I think I agree. But I would put it this way. If a side effect has a known behavior the program as a whole can be modeled. The issue from a functional point of view seems to be whether I can look at the code and prove that the behavior of the effect is what I want it to be. Isn't this a matter of how I write the code? I need to say that it does this and nothing else. An automata has this property. In the paper we are dealing with a system, but the possibility of races means it isn't properly written. It needs to be rewritten so that there are provably no races. Monads might be a way to do this, but I would like to see a proof that using monads can prevent races. Is it only a matter of monads, or is there still a design issue?

There's still a design issue

There's still a design issue - you need to have the right monads.

Regions as locks

I'm glad some people started talking about the actual paper. =)

I am a big fan of finding ways to loosen up evaluation order.

But, from looking at it, each region in \lambda_wit^reg basically just takes the role of a multiple-reader single-writer lock with an enforced access protocol. While the reachability condition allows you to 'fan out' reads and do them in any order, if you ever want to write to any location in that region again you have to join all the witnesses for all the reads that occurred against it in order to meet the witness race freedom condition. Otherwise, you won't be able to construct another write to anything in that region. Thats kind of an ugly global property to have to reason about.

I do like the fact that it tackles the kinds of commutative actions that monads address so poorly, but it does so at the expense of equational reasoning, and the lambda_wit^reg confluence checking algorithm doesn't work in a call-by-need setting, so as designed it seems like an interesting direction, but as implemented its not quite an ideal solution.

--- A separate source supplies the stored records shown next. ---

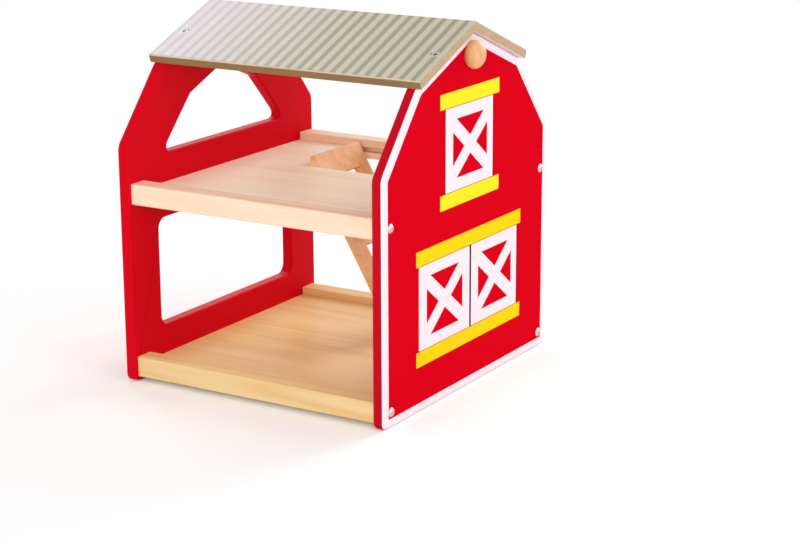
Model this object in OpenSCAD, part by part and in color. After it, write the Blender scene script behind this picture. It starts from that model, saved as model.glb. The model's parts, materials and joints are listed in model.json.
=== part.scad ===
// Toy barn with two floors, a ladder, opening double doors and a loft hatch.
// X runs along the ridge, from the windowed gable to the door gable.
// Y runs from the open front to the open back. Z is up, from the table.

/* [Barn] */
// Clear length between the two gables
inner_length = 202; // [170:1:260]
// Depth of the gables from front to back
barn_depth = 236; // [210:1:300]
// Height of the gables' vertical edges
wall_height = 174; // [160:1:190]
// Half width of the gables at their upper knees
knee_half_width = 72; // [70:1:90]
// Height of the upper knees
knee_height = 228.5; // [220:0.5:245]
// Height of the gables' peaks
peak_height = 257.5; // [252:0.5:290]
// Thickness of the gables and of the doors cut from them
gable_thk = 9; // [8:0.5:14]
// Radius of the gables' outer corners
corner_r = 5; // [1:0.5:10]

/* [Windows] */
// Distance from the gable's vertical edges to the upper window's sill corners
upper_window_margin = 40; // [34:1:50]
// Distance from the gable's upper knees to the upper window's knees, from front to back
upper_window_knee_margin = 30; // [26:1:40]
// Height from the upper window's knees to the gable's upper knees
upper_window_knee_drop = 27.5; // [24:0.5:34]
// Height of the upper window's sill over the upper deck
upper_window_sill = 21.5; // [15:0.5:30]
// Radius of the upper window's corners
upper_window_r = 5; // [2:0.5:8]
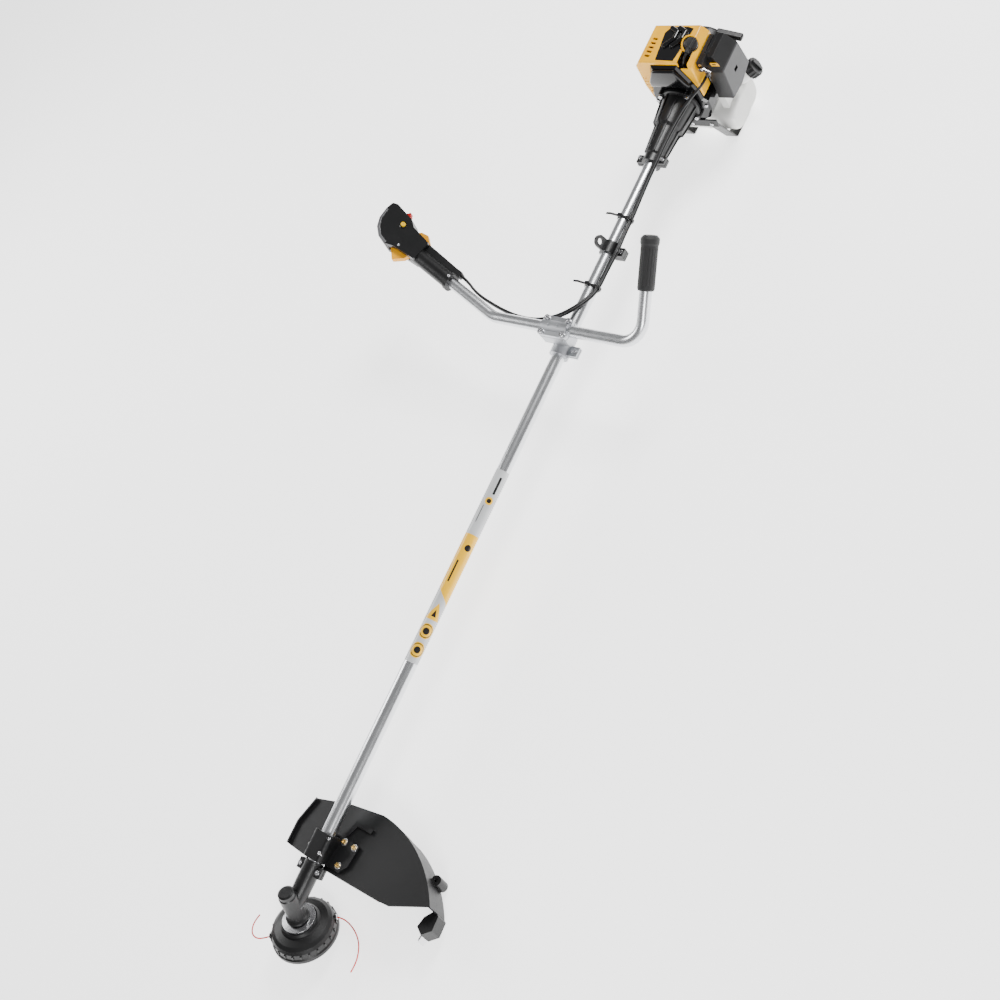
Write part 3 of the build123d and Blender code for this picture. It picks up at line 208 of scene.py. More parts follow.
class Channel:
    """A value inside a material that can be used in ordinary arithmetic."""

    def __init__(self, graph: Graph, socket: bpy.types.NodeSocket) -> None:
        """Wraps one output socket of a graph."""
        self.graph = graph
        self.socket = socket

    def _math(self, operation: str, *values: float | Channel) -> Channel:
        """Adds a Math node and returns its value."""
        node = self.graph.node("ShaderNodeMath", {"operation": operation}, dict(enumerate(values)))
        return Channel(self.graph, node.outputs[0])

    def __add__(self, other: float | Channel) -> Channel:
        """Adds another value."""
        return self._math("ADD", self, other)

    def __radd__(self, other: float | Channel) -> Channel:
        """Adds this value to another."""
        return self._math("ADD", other, self)

    def __sub__(self, other: float | Channel) -> Channel:
        """Takes another value away."""
        return self._math("SUBTRACT", self, other)

    def __rsub__(self, other: float | Channel) -> Channel:
        """Takes this value away from another."""
        return self._math("SUBTRACT", other, self)

    def __mul__(self, other: float | Channel) -> Channel:
        """Multiplies by another value."""
        return self._math("MULTIPLY", self, other)

    def __rmul__(self, other: float | Channel) -> Channel:
        """Multiplies another value."""
        return self._math("MULTIPLY", other, self)

    def __truediv__(self, other: float | Channel) -> Channel:
        """Divides by another value."""
        return self._math("DIVIDE", self, other)

    def __rtruediv__(self, other: float | Channel) -> Channel:
        """Divides another value by this one."""
        return self._math("DIVIDE", other, self)

    def above(self, limit: float | Channel) -> Channel:
        """1 where the value is above a limit, and 0 elsewhere."""
        return self._math("GREATER_THAN", self, limit)

    def below(self, limit: float | Channel) -> Channel:
        """1 where the value is below a limit, and 0 elsewhere."""
        return self._math("LESS_THAN", self, limit)

    def between(self, low: float, high: float) -> Channel:
        """1 between two limits, and 0 elsewhere."""
        return self.above(low) * self.below(high)

    def absolute(self) -> Channel:
        """The value without its sign."""
        return self._math("ABSOLUTE", self)

    def root(self) -> Channel:
        """The square root."""
        return self._math("SQRT", self)

    def angle(self, other: Channel) -> Channel:
        """The angle of the point whose height is this value and width is another."""
        return self._math("ARCTAN2", self, other)

    def either(self, other: Channel) -> Channel:
        """The larger of two masks."""
        return self._math("MAXIMUM", self, other)

    def ramp(self, low: float, high: float) -> Channel:
        """A smooth step from 0 at a low value to 1 at a high one."""
        settings = {"interpolation_type": "SMOOTHSTEP"}
        links = {"Value": self, "From Min": low, "From Max": high}
        node = self.graph.node("ShaderNodeMapRange", settings, links)
        return Channel(self.graph, node.outputs["Result"])


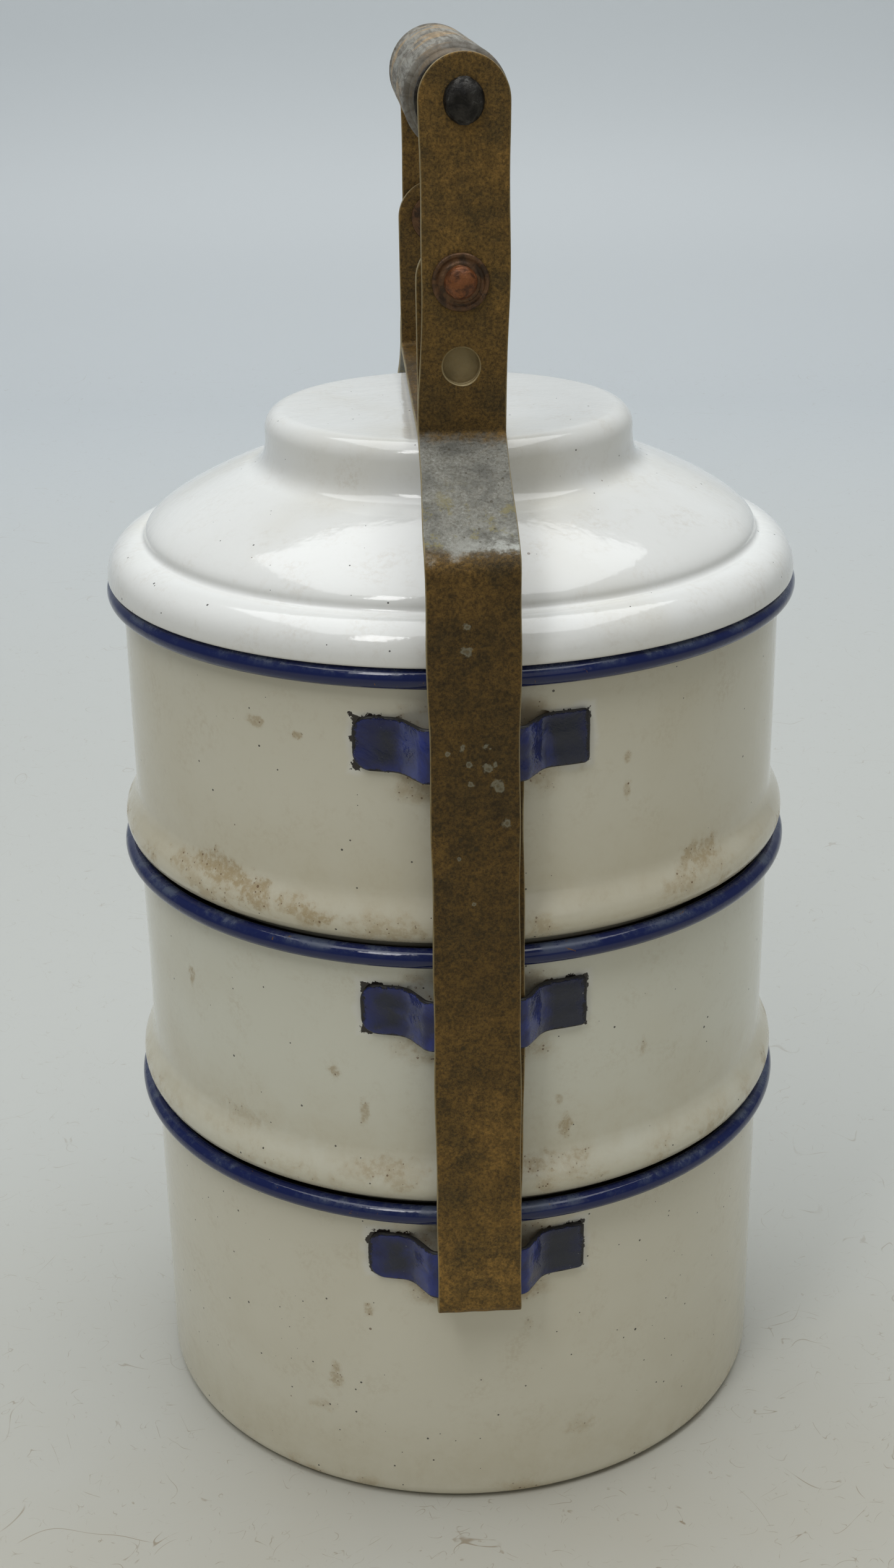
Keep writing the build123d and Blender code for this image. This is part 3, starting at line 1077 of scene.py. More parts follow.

Communicative acts semantics

I am not sure I fully appreciate the application of this paper but in terms of LAP there might be another approach that does not involve built in language features. The writers and readers of the reference data need a "contract" governing there exchange. In this case there might be a unique situation reference, as well as the other references. Each write would also contain its situation. The readers would be responsible for selecting and using the data correctly based on the situation. Situations also must terminate somehow.

This is just for the sake of a thought experiment or discussion.

Language implementator point of view

This approach, while attractive, seems quite complicated. Adding monads to a purely functional language seems comparatively simpler. Am I wrong here?

Uniqueness types

This approach sounds very much like uniqueness types in the Clean programming language. From what I understand, in Clean, all type declarations, you can add an '*' to indicate that a particular parameter must be 'unique', meaning that the variable reference for that parameter must be the *only* reference to that variable in the system. This way, a destructive function consumes the one-and-only reference to that variable, making it impossible to call the function with that reference again, thus maintaining referential transparency. There are probably some other details, but that's the gist of it.